Su legado está ahí, a la vista de todo el mundo, no enterrado en un baúl como solía hacerse en el pasado. “Tu trabajo y tu fortuna, grande o pequeña, va a ser para alguien más”, explica su disposición a cuidar y restaurar la Tierra que le tocará a las siguientes generaciones y a compartir los conocimientos que ha adquirido. Tanto que todo el lugar tiene letreros que explican los procesos llevados a cabo por el CACA. Aunque acepta que tiene un tesoro guardado.

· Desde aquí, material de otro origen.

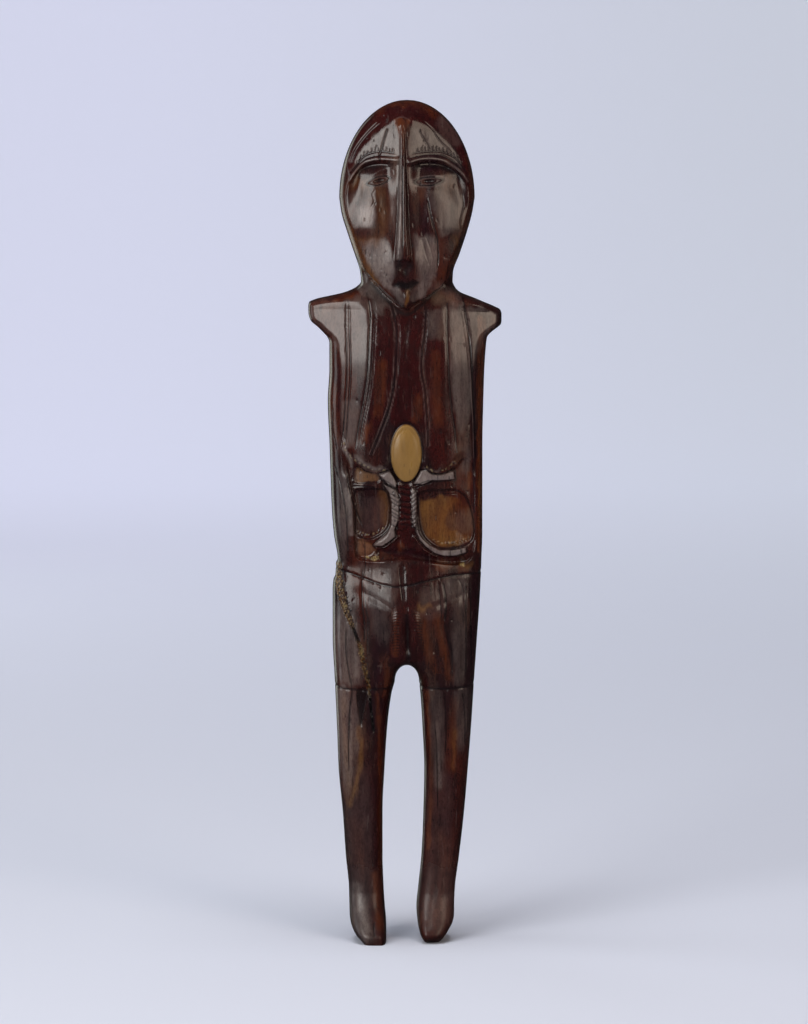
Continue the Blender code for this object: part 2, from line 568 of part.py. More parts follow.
def carved_sheets(reliefs):
    """Points of the front and the back sheet, as arrays of rows, each with a left and a right half."""
    levels = row_levels()
    sheets = []
    for which, (count, relief) in enumerate(zip((FRONT_COLUMNS, BACK_COLUMNS), reliefs)):
        u, w = sheet_points(levels, count)
        flat_u, flat_w = u.ravel(), w.ravel()
        depths = plain_depths(flat_u, flat_w)
        depth, from_edge = depths[which], np.minimum(depths[2], depths[3])
        depth = depth + relief(flat_u, flat_w) * ramp(0, 9, from_edge)
        side_line = curve_by_level(PROFILE, 3, flat_w)
        y = -side_line + (depth if which else -depth)
        points = np.stack([flat_u, y, flat_w], 1).reshape(*u.shape, 3)
        on_edge = np.zeros(u.shape, bool)
        on_edge[:, [0, -1]] = True
        half = u.shape[1] // 2
        on_edge[levels <= CROTCH, half - 1: half + 1] = True
        points[..., 1] = np.where(on_edge, -curve_by_level(PROFILE, 3, w), points[..., 1])
        sheets.append(points)
    return levels, sheets


def build_surface(reliefs):
    """One closed mesh: the two sheets joined along the side line and round the gap."""
    levels, (front, back) = carved_sheets(reliefs)
    mesh = bmesh.new()
    crotch_row = int(np.argmin(np.abs(levels - CROTCH)))

    def make_row(points, row, edges):
        half = len(points) // 2
        made = []
        for i, point in enumerate(points):
            key = None
            if i in (0, len(points) - 1):
                key = ("side", row, i > 0)
            elif i in (half - 1, half) and row < crotch_row:
                key = ("gap", row, i == half)
            elif i in (half - 1, half) and row == crotch_row:
                key = ("gap", row, False)
            elif i == half:
                made.append(made[-1])
                continue
            if key is not None and key in edges:
                made.append(edges[key])
                continue
            vertex = mesh.verts.new(point * MILLE)
            if key is not None:
                edges[key] = vertex
            made.append(vertex)
        return made

    edges = {}
    rows_front = [make_row(points, row, edges) for row, points in enumerate(front)]
    rows_back = [make_row(points, row, edges) for row, points in enumerate(back)]
    for rows, turn in ((rows_front, False), (rows_back, True)):
        half = len(rows[0]) // 2
        for low, high in zip(rows[:-1], rows[1:]):
            for i in range(len(low) - 1):
                if i == half - 1:
                    continue
                quad = [low[i], low[i + 1], high[i + 1], high[i]]
                mesh.faces.new(quad[::-1] if turn else quad)
    close_crown(mesh, rows_front[-1], rows_back[-1])
    close_soles(mesh, rows_front[0], rows_back[0])
    return mesh


def close_crown(mesh, front, back):
    """The last row round the crown closes on one point."""
    ring = list(dict.fromkeys(front)) + list(dict.fromkeys(back))[-2:0:-1]
    top = mesh.verts.new((CROWN["middle"] * MILLE, -PROFILE[0][3] * MILLE, HEIGHT))
    for a, b in zip(ring, ring[1:] + ring[:1]):
        mesh.faces.new((a, b, top))


def close_soles(mesh, front, back):
    """Each foot's lowest row is closed by one flat sole."""
    for part in (0, 1):
        halves = [row[: len(row) // 2] if part == 0 else row[len(row) // 2:] for row in (front, back)]
        mesh.faces.new(halves[0][::-1] + halves[1][1:-1])


def engrave_rings(data):
    """Cuts the lines that go round the body in along the surface's own normals."""
    points = np.empty(len(data.vertices) * 3, np.float32)
    normals = np.empty(len(data.vertices) * 3, np.float32)
    data.vertices.foreach_get("co", points)
    data.vertex_normals.foreach_get("vector", normals)
    points, normals = points.reshape(-1, 3).astype(float), normals.reshape(-1, 3)
    depth = ring_relief(points[:, 0] / MILLE, points[:, 2] / MILLE) * MILLE
    points += normals * depth[:, None] * np.array([1, 1, 0])
    data.vertices.foreach_set("co", points.astype(np.float32).ravel())
    data.update()


def centre_over_origin(data):
    """Moves the mesh so that the origin is the middle of the bounding box's underside."""
    points = np.empty(len(data.vertices) * 3, np.float32)
    data.vertices.foreach_get("co", points)
    points = points.reshape(-1, 3)
    middle = (points.min(0) + points.max(0)) / 2
    middle[2] = points[:, 2].min()
    data.vertices.foreach_set("co", (points - middle).ravel())
    data.update()


def ivory():
    """Dark brown ivory with a soft polish."""
    material = bpy.data.materials.new("ivory")
    material.use_nodes = True
    shader = material.node_tree.nodes["Principled BSDF"]
    shader.inputs["Base Color"].default_value = (0.075, 0.026, 0.014, 1)
    shader.inputs["Roughness"].default_value = 0.35
    shader.inputs["Metallic"].default_value = 0.0
    return material


def build_figure():
    surface = build_surface((front_relief, back_relief))
    data = bpy.data.meshes.new("figure")
    surface.to_mesh(data)
    surface.free()
    engrave_rings(data)
    centre_over_origin(data)
    data.shade_smooth()
    figure = bpy.data.objects.new("figure", data)
    bpy.context.scene.collection.objects.link(figure)
    data.materials.append(ivory())
    triangles = sum(len(face.vertices) - 2 for face in data.polygons)
    reduce = figure.modifiers.new("Reduce", "DECIMATE")
    reduce.ratio = min(1.0, SOLID_TRIANGLES / triangles)
    reduce.use_collapse_triangulate = True
    return figure


def main():
    for old in list(bpy.data.objects):
        bpy.data.objects.remove(old)
    build_figure()


main()
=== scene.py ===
"""Walrus ivory figure: the carving's fine surface, its patina and a plain studio.

The carving is drawn in its front view, in thousandths of its height. There u runs to the viewer's
right from the middle, w runs up from the soles, and a depth is measured from the side line, where
the front and back surfaces meet. The figure faces -Y and stands on its soles at z = 0.
"""

import bmesh
import bpy
import numpy as np
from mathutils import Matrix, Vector


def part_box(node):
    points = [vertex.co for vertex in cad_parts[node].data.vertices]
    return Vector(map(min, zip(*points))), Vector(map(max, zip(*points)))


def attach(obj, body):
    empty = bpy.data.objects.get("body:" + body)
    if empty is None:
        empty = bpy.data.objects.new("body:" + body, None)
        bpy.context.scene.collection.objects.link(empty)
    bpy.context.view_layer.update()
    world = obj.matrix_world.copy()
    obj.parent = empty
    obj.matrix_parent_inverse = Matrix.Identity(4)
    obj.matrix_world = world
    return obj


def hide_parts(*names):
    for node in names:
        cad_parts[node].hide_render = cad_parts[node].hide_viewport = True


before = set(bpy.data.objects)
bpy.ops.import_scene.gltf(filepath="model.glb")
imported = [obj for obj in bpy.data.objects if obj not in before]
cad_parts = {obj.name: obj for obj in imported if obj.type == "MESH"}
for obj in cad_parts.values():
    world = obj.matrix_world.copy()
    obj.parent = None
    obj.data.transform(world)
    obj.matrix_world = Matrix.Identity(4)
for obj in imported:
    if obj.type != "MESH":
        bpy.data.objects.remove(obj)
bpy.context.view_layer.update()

# Sizes in metres; the height is the solid's own
LOW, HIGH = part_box("figure")
HEIGHT = HIGH.z - LOW.z
PAIRED_LINE_WIDTH = 0.0019
PAIRED_LINE_DEPTH = 0.00008
BELLY_RECESS_DEPTH = 0.0016
FISSURE_WIDTH = 0.0016

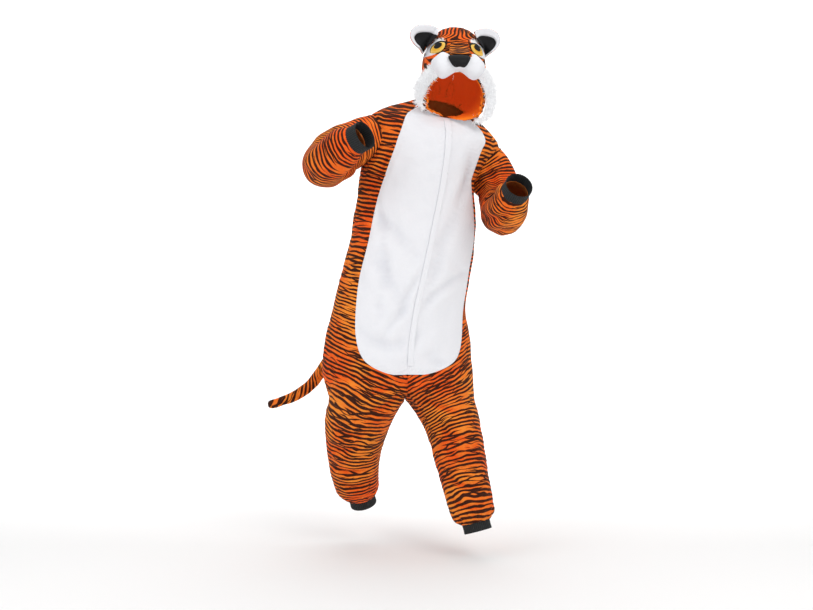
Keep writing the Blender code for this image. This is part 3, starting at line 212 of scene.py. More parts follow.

Miguel no dedicó tiempo y esfuerzo en esconder cofres con monedas de oro y plata; mejor aprendió a sembrar agua. “En el futuro no nos vamos a matar por dinero, nos vamos a matar por un trago de agua”, son sus predicciones. Sus cálculos, en cambio, dictan que tiene agua para 500 años de consumo propio. Ese es su tesoro guardado; enterrado de manera literal en garrafas de plástico —”sólo por experimentar”, dice— y sembrada metafóricamente en las pequeñas presas que cavó para retener y direccionar agua pluvial y de escurrimientos, la cual surte a humanos, animales y plantas del Predio Familiar de Manejo Integral Maya.
Los borregos mordisquean las frutas que los vientos y las precipitaciones tiran de los árboles, pero aquellos frutos que resisten en las ramas hasta la temporada de cosechas cubren la necesidad de alimento de la familia Maya. O son envasados en conservas y almacenados en el cuarto frío que funciona sin energía eléctrica. O son vendidos frescos en las puertas del predio, o son regalados. Aparte de seis horas de audio, el equipo que realizó esta investigación se llevó las mochilas llenas de peras recién cortadas. “Esto es la revolución”, dice uno de los fotógrafos después de habernos despedido.
Atrás, en el camino de terracería, queda Don Miguel, un hombre cuyo próximo cigarrillo no tardará más de 15 minutos para ser encendido. Un sujeto cuya adicción a la nicotina es superada por la necesidad de transmitir sus conocimientos y ansía, más que nada, ser cuestionado por alguien para seguir aprendiendo. “No soy un sabio; me he sentido útil”, dijo.